[DATASET RECORDS]:
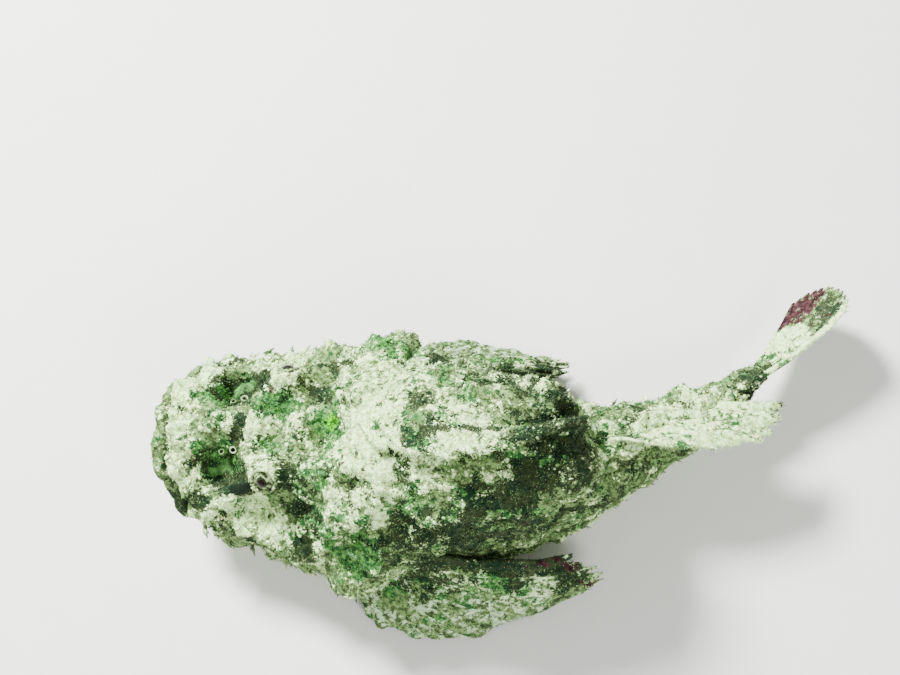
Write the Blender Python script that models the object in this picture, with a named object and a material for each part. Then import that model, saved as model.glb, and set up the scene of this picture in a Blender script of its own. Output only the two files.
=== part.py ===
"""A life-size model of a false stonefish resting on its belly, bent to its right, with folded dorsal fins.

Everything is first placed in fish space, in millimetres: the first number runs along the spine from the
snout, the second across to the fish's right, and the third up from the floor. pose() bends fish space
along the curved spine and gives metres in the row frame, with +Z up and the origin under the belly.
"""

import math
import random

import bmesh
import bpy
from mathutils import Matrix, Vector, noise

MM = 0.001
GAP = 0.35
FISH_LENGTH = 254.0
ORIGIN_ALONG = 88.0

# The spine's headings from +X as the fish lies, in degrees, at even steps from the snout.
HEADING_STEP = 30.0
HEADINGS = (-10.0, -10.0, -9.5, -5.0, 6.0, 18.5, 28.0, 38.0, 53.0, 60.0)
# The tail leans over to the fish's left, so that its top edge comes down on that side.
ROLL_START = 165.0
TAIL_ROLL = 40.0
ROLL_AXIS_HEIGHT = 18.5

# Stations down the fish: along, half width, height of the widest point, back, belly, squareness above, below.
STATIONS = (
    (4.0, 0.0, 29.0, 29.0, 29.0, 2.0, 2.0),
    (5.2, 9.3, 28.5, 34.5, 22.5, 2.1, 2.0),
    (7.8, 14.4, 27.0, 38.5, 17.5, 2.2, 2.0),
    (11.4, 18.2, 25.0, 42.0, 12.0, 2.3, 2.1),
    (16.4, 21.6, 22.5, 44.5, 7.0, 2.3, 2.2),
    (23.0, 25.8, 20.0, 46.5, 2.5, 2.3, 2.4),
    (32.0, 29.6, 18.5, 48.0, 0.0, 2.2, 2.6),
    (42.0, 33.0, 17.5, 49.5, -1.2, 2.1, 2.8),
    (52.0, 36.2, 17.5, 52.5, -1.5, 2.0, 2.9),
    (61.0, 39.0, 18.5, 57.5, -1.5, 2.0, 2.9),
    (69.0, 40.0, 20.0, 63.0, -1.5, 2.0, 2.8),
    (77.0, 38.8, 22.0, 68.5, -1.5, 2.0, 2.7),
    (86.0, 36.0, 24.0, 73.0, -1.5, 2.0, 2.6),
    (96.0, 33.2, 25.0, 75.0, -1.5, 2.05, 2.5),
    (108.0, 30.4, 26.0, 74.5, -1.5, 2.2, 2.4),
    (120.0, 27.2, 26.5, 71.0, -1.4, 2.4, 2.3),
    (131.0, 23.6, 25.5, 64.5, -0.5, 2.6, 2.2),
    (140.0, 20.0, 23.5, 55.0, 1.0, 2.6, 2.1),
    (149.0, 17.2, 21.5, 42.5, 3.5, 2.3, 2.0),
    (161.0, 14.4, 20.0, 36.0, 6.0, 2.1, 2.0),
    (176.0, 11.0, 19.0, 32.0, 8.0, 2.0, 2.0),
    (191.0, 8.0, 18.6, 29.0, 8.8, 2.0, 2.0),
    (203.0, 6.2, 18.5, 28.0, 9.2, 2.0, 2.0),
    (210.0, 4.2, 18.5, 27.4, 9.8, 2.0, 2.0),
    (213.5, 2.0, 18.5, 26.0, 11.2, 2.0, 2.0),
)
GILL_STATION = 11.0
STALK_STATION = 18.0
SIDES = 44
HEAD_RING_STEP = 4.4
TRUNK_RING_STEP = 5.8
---
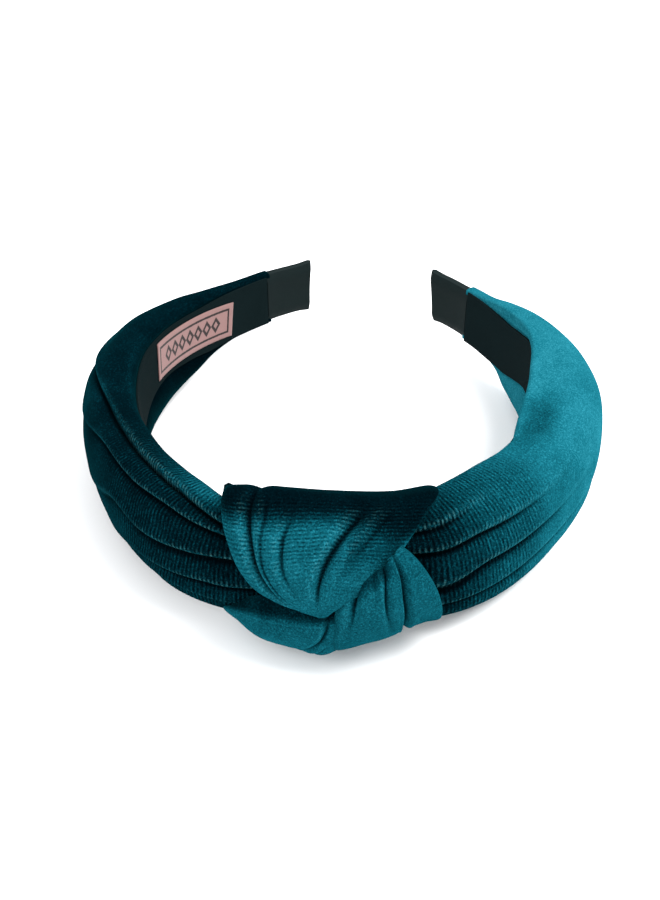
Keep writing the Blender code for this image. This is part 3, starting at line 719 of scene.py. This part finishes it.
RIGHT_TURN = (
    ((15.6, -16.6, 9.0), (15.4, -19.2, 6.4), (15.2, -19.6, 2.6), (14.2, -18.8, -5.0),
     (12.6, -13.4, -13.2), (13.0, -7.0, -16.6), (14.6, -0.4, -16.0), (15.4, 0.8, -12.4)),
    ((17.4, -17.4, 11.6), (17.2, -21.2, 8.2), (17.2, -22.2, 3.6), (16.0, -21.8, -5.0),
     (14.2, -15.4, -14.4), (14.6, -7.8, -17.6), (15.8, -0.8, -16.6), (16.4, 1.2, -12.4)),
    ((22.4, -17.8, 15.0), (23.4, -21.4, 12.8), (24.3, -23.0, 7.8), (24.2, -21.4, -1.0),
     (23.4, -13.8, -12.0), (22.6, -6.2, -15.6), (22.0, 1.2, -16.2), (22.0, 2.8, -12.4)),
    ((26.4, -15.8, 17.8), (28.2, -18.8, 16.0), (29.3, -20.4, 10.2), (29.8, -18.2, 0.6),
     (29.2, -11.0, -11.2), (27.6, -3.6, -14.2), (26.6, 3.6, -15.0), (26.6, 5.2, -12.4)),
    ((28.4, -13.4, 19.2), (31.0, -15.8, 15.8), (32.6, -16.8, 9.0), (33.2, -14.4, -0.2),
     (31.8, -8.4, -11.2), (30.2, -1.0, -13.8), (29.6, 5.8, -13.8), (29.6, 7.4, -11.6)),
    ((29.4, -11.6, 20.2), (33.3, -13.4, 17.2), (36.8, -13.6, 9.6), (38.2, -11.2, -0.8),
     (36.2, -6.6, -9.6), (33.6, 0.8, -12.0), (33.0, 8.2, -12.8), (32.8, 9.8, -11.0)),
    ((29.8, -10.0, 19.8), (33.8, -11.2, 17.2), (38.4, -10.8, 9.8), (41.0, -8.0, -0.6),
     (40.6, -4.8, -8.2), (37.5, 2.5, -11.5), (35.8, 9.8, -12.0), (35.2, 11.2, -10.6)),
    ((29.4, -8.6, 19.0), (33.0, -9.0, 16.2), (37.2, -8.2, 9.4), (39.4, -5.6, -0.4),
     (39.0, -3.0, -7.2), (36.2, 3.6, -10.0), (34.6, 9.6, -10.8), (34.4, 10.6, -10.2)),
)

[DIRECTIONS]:
Please return, exactly as they appear, the lines starting at the one that contains "Write the Blender" and ending at the one that contains "ROLL_AXIS_HEIGHT = 18.5".

[FINISHED ANSWER]:
Write the Blender Python script that models the object in this picture, with a named object and a material for each part. Then import that model, saved as model.glb, and set up the scene of this picture in a Blender script of its own. Output only the two files.
=== part.py ===
"""A life-size model of a false stonefish resting on its belly, bent to its right, with folded dorsal fins.

Everything is first placed in fish space, in millimetres: the first number runs along the spine from the
snout, the second across to the fish's right, and the third up from the floor. pose() bends fish space
along the curved spine and gives metres in the row frame, with +Z up and the origin under the belly.
"""

import math
import random

import bmesh
import bpy
from mathutils import Matrix, Vector, noise

MM = 0.001
GAP = 0.35
FISH_LENGTH = 254.0
ORIGIN_ALONG = 88.0

# The spine's headings from +X as the fish lies, in degrees, at even steps from the snout.
HEADING_STEP = 30.0
HEADINGS = (-10.0, -10.0, -9.5, -5.0, 6.0, 18.5, 28.0, 38.0, 53.0, 60.0)
# The tail leans over to the fish's left, so that its top edge comes down on that side.
ROLL_START = 165.0
TAIL_ROLL = 40.0
ROLL_AXIS_HEIGHT = 18.5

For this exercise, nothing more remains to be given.